--- Begin Data shown ---
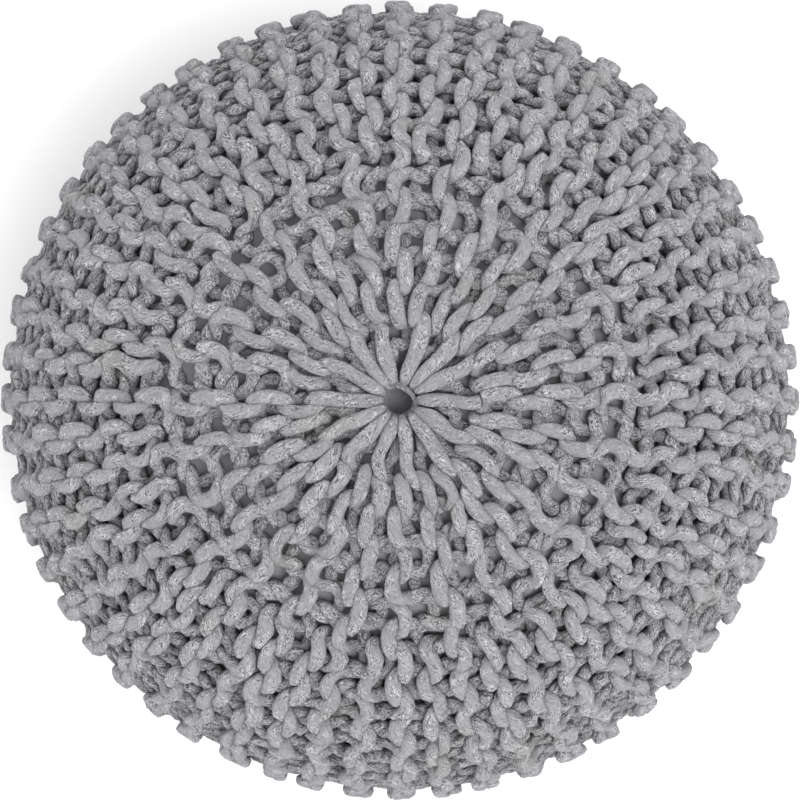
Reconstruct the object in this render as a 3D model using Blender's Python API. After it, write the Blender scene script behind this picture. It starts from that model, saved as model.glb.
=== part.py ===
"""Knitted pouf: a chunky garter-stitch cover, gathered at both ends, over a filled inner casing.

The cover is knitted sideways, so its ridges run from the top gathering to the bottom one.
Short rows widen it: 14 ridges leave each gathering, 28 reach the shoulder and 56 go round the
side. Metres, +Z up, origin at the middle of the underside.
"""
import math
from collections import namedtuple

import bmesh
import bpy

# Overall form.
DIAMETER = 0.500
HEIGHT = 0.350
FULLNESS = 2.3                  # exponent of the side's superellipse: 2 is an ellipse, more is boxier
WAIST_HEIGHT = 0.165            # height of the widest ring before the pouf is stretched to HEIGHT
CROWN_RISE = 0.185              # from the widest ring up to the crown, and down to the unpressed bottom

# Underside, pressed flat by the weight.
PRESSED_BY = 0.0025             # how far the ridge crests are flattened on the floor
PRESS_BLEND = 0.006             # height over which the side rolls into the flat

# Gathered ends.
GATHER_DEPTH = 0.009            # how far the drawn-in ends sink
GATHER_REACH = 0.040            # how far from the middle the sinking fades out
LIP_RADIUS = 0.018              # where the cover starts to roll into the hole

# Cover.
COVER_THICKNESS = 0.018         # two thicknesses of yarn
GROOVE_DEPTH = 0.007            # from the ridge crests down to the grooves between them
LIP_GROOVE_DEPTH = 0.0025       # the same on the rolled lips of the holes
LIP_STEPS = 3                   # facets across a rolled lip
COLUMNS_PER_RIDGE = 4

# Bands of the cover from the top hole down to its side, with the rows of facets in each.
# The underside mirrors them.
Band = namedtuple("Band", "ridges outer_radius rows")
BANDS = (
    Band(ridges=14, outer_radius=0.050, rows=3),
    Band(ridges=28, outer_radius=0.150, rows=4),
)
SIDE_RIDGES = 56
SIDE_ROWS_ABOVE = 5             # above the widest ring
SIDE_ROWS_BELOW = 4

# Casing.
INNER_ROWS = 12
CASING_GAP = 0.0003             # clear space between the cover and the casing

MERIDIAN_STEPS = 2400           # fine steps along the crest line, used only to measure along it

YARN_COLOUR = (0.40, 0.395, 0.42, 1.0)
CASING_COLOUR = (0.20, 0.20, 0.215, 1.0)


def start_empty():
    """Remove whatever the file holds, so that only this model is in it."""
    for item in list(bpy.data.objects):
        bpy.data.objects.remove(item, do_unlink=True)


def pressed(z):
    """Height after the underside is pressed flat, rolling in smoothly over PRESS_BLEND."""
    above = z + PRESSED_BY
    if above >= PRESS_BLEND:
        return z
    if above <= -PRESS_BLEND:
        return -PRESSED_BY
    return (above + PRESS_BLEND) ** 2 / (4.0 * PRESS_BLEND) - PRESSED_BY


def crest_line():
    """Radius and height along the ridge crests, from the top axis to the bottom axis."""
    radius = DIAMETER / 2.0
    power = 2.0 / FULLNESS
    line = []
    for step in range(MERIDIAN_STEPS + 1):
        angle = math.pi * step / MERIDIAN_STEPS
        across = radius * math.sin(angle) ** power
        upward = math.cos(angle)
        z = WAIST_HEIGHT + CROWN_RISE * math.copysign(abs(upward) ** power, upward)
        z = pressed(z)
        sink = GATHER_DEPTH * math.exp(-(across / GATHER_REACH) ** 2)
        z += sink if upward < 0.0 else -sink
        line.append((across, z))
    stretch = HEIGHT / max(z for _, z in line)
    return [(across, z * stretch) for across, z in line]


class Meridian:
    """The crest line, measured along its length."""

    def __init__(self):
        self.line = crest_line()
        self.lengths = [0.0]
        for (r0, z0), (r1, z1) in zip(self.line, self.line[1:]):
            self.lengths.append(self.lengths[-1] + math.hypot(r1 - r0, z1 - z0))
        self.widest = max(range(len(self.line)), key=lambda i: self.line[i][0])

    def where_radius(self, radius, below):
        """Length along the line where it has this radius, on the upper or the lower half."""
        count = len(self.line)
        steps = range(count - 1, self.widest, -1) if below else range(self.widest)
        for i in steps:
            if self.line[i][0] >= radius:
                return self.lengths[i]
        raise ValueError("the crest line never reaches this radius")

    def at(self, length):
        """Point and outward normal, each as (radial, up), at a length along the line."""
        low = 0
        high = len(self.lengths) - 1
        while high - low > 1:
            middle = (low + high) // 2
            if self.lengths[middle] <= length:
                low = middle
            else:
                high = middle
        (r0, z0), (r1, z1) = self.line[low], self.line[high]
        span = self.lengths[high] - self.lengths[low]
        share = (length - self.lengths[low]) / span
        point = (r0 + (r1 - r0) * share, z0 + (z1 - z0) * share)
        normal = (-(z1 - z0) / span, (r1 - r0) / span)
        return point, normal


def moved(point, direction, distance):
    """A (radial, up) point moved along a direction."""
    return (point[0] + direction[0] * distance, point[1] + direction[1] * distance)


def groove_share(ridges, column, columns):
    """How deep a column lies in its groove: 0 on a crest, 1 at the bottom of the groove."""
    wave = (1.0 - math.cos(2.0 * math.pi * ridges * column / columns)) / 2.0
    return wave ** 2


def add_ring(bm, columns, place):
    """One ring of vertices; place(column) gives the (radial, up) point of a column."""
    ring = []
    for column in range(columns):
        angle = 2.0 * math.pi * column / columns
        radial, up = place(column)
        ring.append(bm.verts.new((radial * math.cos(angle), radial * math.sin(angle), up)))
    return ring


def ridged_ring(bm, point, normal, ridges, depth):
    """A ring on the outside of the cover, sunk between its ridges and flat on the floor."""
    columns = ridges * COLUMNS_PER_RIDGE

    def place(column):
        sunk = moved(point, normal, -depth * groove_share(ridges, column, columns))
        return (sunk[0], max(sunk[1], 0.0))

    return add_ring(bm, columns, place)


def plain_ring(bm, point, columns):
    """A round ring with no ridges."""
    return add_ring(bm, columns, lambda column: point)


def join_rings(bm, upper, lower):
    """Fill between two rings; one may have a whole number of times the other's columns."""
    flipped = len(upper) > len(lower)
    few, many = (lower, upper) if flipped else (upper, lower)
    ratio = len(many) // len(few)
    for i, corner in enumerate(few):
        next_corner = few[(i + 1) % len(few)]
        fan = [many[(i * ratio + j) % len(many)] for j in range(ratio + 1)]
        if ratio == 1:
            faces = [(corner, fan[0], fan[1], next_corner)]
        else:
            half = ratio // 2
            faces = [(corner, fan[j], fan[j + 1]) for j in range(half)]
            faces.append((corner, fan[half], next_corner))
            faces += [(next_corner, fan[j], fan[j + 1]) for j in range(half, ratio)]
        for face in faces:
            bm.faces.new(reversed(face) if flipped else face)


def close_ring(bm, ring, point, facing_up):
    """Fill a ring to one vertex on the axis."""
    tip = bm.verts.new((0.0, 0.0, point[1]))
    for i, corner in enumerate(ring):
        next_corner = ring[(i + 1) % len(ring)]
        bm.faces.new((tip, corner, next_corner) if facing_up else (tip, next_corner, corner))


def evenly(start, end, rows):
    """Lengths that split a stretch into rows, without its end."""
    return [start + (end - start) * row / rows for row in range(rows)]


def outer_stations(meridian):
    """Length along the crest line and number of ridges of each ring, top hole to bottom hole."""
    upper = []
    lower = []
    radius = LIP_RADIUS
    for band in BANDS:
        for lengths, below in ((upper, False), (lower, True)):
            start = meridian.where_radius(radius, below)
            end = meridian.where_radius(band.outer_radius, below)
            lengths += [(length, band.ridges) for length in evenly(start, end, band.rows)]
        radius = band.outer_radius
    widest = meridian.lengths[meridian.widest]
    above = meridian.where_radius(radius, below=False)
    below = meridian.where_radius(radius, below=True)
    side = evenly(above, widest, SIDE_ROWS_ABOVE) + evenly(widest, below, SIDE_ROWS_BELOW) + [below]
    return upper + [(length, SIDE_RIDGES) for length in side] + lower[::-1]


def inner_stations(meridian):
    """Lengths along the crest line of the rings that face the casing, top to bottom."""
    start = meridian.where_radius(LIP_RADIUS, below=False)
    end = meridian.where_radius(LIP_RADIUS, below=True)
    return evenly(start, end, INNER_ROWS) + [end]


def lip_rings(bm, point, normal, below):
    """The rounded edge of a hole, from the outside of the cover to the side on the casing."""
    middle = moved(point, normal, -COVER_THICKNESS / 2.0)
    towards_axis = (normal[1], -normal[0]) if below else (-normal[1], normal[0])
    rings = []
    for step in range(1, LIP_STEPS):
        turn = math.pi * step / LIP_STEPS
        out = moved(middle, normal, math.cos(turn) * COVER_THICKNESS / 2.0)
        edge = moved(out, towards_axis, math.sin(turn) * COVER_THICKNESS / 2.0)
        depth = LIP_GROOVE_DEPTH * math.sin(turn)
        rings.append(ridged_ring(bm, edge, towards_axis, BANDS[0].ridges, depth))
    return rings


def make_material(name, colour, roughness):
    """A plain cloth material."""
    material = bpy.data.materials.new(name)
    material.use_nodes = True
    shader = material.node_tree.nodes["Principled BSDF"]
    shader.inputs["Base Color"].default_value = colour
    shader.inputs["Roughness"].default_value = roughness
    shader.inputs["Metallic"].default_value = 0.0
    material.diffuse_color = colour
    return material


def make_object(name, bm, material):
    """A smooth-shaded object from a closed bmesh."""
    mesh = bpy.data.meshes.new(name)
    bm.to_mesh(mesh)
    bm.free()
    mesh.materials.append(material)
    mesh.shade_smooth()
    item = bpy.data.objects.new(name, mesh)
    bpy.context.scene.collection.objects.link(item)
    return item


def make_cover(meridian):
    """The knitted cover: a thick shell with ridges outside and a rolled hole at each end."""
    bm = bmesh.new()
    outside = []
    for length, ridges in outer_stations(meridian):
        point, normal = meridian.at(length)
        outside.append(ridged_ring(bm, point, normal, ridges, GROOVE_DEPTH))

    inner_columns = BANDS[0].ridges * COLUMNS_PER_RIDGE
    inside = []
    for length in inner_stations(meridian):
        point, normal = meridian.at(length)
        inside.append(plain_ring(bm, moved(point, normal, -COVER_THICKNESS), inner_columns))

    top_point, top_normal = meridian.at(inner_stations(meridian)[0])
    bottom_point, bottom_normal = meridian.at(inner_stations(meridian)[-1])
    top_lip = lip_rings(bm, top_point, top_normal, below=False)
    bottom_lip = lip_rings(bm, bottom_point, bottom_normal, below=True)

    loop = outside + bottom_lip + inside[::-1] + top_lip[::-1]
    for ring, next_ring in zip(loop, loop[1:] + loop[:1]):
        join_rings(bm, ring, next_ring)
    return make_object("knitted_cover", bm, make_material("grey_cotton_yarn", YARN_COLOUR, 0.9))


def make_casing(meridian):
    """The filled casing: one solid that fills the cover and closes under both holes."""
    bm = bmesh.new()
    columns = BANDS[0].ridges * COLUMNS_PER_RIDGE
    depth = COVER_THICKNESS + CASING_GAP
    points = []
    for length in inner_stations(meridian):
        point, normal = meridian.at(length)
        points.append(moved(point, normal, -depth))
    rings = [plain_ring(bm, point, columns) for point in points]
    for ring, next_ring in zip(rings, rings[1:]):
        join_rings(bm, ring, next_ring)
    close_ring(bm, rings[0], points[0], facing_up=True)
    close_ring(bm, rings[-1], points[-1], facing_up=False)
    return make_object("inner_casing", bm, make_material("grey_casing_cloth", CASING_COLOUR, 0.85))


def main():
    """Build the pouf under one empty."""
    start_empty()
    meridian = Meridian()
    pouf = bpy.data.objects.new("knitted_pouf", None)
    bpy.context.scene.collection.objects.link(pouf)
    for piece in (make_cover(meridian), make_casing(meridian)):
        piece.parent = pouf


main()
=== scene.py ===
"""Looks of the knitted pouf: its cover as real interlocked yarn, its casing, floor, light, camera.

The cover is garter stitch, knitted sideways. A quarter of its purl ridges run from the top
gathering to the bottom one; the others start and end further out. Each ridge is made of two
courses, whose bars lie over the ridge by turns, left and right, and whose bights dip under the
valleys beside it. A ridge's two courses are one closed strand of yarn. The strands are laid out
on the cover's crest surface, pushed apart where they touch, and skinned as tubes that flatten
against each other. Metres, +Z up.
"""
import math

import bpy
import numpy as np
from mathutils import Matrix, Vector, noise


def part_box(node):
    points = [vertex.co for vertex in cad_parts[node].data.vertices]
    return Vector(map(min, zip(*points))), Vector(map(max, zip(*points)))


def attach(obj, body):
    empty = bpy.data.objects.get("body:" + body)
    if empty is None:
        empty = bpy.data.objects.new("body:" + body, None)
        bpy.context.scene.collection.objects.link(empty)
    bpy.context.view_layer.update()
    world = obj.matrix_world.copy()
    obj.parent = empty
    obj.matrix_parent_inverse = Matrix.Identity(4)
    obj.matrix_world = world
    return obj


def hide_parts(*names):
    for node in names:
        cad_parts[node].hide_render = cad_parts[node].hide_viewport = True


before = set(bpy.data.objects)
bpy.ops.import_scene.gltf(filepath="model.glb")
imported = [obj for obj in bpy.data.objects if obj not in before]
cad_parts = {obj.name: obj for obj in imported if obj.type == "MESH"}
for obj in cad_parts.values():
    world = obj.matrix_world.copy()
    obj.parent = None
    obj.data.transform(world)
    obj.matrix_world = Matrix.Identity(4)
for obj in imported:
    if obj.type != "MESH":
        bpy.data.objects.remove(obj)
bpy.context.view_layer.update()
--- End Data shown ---
--- Begin Data shown ---
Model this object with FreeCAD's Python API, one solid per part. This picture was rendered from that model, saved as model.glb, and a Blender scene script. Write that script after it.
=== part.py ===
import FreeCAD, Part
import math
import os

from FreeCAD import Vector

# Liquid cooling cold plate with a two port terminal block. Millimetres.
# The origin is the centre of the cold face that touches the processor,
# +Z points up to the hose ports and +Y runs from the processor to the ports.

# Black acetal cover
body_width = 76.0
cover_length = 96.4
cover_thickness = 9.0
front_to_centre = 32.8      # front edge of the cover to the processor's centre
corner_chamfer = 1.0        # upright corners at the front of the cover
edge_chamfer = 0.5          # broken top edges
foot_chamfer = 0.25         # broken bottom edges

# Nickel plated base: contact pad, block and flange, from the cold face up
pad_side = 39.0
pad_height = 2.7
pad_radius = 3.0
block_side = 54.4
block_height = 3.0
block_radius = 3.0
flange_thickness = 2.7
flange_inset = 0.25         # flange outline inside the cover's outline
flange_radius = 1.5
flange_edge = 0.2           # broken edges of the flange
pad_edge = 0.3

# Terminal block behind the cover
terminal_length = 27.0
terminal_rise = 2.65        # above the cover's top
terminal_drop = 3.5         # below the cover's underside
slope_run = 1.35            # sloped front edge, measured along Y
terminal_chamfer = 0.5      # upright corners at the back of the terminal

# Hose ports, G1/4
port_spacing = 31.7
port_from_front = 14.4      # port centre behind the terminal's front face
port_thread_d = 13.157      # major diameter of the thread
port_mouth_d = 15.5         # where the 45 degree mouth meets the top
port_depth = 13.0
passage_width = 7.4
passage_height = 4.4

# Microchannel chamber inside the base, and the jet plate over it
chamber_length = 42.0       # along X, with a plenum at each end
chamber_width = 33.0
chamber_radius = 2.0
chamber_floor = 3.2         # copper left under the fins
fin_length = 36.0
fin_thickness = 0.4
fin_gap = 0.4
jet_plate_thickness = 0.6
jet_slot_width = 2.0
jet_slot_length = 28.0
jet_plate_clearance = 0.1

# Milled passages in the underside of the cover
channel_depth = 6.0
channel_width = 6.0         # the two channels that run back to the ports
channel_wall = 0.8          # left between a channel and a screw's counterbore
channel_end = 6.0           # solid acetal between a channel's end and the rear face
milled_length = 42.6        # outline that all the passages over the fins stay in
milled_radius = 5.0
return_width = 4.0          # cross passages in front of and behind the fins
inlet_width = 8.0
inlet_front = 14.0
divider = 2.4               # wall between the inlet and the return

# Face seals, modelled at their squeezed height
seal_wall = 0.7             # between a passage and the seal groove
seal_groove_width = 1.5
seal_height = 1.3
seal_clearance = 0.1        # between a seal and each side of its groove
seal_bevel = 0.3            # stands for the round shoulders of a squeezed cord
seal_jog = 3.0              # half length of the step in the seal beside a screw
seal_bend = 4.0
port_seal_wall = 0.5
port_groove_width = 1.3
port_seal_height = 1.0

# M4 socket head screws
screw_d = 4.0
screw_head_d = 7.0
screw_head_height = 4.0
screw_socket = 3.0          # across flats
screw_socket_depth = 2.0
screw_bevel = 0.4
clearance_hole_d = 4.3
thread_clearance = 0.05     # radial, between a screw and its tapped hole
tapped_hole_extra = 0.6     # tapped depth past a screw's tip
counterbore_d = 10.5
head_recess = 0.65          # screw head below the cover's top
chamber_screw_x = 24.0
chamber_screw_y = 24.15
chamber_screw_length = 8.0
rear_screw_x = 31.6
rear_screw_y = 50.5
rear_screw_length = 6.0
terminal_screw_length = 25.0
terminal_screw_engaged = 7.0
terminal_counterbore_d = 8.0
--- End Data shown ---
--- Begin Data shown ---
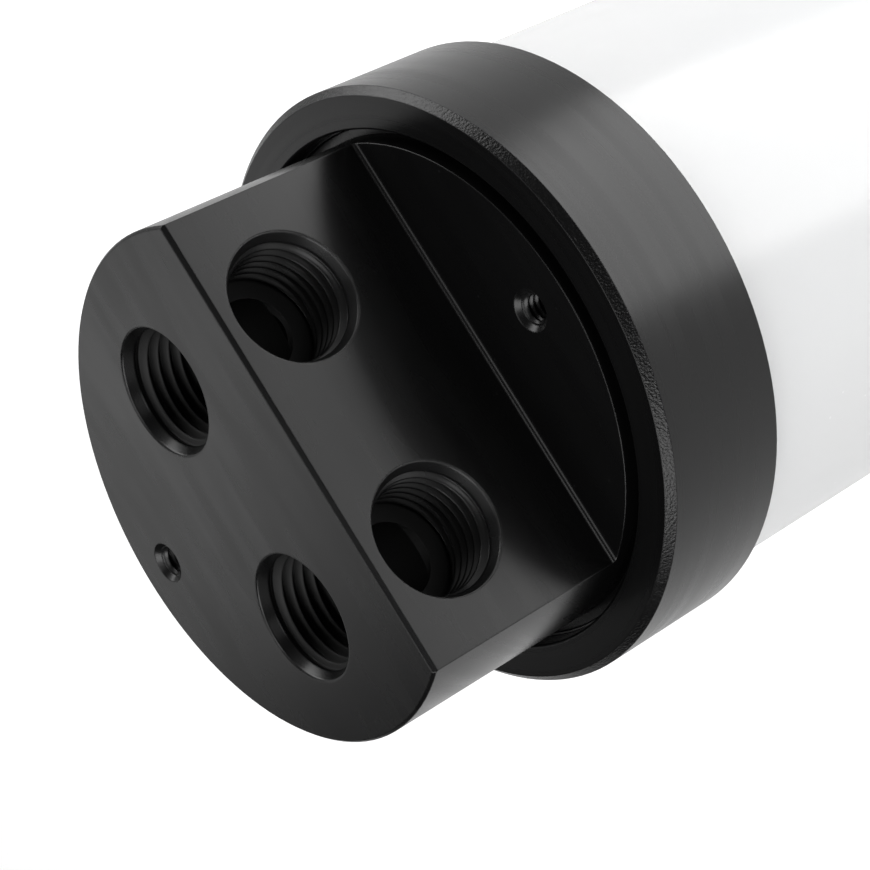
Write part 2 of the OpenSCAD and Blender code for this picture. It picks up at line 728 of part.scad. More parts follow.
--- End Data shown ---
Task statement:
Repeat exactly, and only, the lines from the one containing "meridian = Meridian()" through the one containing "for node in", both included.

The reply:
    meridian = Meridian()
    pouf = bpy.data.objects.new("knitted_pouf", None)
    bpy.context.scene.collection.objects.link(pouf)
    for piece in (make_cover(meridian), make_casing(meridian)):
        piece.parent = pouf


main()
=== scene.py ===
"""Looks of the knitted pouf: its cover as real interlocked yarn, its casing, floor, light, camera.

The cover is garter stitch, knitted sideways. A quarter of its purl ridges run from the top
gathering to the bottom one; the others start and end further out. Each ridge is made of two
courses, whose bars lie over the ridge by turns, left and right, and whose bights dip under the
valleys beside it. A ridge's two courses are one closed strand of yarn. The strands are laid out
on the cover's crest surface, pushed apart where they touch, and skinned as tubes that flatten
against each other. Metres, +Z up.
"""
import math

import bpy
import numpy as np
from mathutils import Matrix, Vector, noise


def part_box(node):
    points = [vertex.co for vertex in cad_parts[node].data.vertices]
    return Vector(map(min, zip(*points))), Vector(map(max, zip(*points)))


def attach(obj, body):
    empty = bpy.data.objects.get("body:" + body)
    if empty is None:
        empty = bpy.data.objects.new("body:" + body, None)
        bpy.context.scene.collection.objects.link(empty)
    bpy.context.view_layer.update()
    world = obj.matrix_world.copy()
    obj.parent = empty
    obj.matrix_parent_inverse = Matrix.Identity(4)
    obj.matrix_world = world
    return obj


def hide_parts(*names):
    for node in names:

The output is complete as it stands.